Here's what happens with deeply nested input:
(* 50 levels deep: within the default limit of 128 *)
let input = String.make 50 '[' ^ String.make 50 ']' in
Parseff.parse input json_array
(* Ok (Array (Array (Array ...))) *)
(* 256 levels deep: exceeds the limit *)
let input = String.make 256 '[' ^ String.make 256 ']' in
Parseff.parse ~max_depth:128 input json
(* Error { error = `Depth_limit_exceeded "maximum nesting depth 128 exceeded" } *)The mutual recursion pattern
This parser uses five mutually recursive functions:
json ──→ one_of ──→ array_parser ──→ json (recursive)

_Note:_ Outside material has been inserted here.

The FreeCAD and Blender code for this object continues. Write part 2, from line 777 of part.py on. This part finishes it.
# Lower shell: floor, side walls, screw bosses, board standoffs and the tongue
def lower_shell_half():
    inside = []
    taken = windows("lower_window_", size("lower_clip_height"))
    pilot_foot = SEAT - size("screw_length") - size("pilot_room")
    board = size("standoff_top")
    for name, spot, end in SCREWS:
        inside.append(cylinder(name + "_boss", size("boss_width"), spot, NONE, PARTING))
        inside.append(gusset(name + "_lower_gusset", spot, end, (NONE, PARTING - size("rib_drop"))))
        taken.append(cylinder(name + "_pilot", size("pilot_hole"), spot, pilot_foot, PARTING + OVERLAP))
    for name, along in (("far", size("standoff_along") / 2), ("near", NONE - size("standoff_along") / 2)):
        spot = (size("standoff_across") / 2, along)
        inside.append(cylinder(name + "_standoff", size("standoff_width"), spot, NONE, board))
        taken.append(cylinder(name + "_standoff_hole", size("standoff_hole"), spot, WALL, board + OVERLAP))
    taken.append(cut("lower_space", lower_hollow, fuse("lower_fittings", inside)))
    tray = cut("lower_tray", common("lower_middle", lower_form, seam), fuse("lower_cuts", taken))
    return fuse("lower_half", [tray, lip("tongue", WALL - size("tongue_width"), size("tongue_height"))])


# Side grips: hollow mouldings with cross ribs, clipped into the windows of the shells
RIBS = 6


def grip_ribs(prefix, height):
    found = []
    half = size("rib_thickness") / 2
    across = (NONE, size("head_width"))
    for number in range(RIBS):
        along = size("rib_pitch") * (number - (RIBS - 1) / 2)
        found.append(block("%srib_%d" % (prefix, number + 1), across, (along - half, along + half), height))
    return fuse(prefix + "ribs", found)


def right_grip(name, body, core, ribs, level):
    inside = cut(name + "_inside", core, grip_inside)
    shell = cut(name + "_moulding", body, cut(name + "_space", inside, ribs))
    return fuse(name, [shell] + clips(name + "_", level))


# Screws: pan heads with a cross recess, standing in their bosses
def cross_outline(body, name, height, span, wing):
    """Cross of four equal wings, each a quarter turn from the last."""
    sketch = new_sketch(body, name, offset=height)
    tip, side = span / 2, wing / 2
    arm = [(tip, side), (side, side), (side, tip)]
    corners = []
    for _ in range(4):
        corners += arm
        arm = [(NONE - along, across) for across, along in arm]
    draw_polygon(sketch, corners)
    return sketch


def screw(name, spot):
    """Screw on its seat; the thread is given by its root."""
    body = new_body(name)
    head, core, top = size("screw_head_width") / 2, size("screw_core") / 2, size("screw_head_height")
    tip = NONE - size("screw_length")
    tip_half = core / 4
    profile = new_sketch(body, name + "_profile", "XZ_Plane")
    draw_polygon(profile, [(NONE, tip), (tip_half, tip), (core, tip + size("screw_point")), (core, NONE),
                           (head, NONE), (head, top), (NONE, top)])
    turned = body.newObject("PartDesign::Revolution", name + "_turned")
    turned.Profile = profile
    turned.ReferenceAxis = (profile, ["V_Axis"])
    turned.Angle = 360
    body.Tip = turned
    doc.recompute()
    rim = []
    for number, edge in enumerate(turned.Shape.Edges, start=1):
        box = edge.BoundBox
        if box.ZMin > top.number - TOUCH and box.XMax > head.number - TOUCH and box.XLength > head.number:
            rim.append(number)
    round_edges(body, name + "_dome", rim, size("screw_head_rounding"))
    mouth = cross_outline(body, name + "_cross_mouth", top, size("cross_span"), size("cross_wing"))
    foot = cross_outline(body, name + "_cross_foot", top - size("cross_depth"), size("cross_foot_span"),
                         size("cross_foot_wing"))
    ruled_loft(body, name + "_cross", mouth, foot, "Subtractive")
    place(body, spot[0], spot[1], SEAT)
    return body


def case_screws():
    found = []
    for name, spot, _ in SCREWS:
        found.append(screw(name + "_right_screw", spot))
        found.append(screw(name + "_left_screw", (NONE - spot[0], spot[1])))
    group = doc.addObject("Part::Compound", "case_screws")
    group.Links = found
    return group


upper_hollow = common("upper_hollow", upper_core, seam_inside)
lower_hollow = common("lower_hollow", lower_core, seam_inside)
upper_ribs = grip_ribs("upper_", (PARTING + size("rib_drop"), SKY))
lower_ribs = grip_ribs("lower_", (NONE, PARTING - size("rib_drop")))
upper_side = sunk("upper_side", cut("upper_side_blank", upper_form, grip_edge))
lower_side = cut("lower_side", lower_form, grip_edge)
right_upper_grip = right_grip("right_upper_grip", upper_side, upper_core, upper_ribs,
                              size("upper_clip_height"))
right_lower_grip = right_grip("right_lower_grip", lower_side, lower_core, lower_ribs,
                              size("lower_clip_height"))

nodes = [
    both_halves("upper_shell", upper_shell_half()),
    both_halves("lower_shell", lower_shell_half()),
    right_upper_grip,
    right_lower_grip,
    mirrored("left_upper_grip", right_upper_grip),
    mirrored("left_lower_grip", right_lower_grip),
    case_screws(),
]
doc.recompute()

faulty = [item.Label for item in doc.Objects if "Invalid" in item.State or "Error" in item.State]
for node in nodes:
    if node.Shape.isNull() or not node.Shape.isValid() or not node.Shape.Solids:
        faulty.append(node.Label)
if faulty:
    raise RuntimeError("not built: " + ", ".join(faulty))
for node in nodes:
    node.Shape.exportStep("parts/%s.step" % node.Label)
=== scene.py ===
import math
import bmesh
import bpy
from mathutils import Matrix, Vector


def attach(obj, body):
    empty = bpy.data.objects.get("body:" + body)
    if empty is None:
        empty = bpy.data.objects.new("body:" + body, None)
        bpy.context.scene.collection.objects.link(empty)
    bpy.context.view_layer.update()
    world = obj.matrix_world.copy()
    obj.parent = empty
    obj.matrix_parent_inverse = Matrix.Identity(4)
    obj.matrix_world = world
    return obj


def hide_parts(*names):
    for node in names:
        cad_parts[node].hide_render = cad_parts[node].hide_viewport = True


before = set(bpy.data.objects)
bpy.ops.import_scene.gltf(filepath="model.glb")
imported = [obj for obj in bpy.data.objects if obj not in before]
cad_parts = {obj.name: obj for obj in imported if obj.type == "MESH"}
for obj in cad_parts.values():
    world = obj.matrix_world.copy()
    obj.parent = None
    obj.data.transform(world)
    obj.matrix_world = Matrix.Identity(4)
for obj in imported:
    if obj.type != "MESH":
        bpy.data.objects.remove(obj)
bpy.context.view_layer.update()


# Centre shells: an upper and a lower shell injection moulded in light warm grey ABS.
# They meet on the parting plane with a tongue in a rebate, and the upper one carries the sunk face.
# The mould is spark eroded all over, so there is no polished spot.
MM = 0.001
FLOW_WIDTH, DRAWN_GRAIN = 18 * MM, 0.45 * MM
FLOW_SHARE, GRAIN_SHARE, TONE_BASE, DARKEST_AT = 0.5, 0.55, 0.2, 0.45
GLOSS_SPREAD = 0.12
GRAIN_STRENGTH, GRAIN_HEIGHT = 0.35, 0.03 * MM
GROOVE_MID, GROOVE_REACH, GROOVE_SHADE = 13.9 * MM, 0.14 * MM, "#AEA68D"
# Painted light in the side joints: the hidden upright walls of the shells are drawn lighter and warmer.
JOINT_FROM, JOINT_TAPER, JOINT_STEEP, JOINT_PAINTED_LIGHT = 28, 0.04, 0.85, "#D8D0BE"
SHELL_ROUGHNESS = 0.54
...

──→ object_parser ──→ key_value ──→ json (recursive)
──→ null_parser
──→ bool_parser
──→ number_parser
──→ string_parserIn OCaml, mutually recursive functions are defined with let rec ... and ...:
let rec json () = ...
and array_parser () = ...
and object_parser () = ...
and key_value () = ...Only the top-level entry point (json) needs rec_. The other functions participate in the recursion, but json is where a new nesting level begins.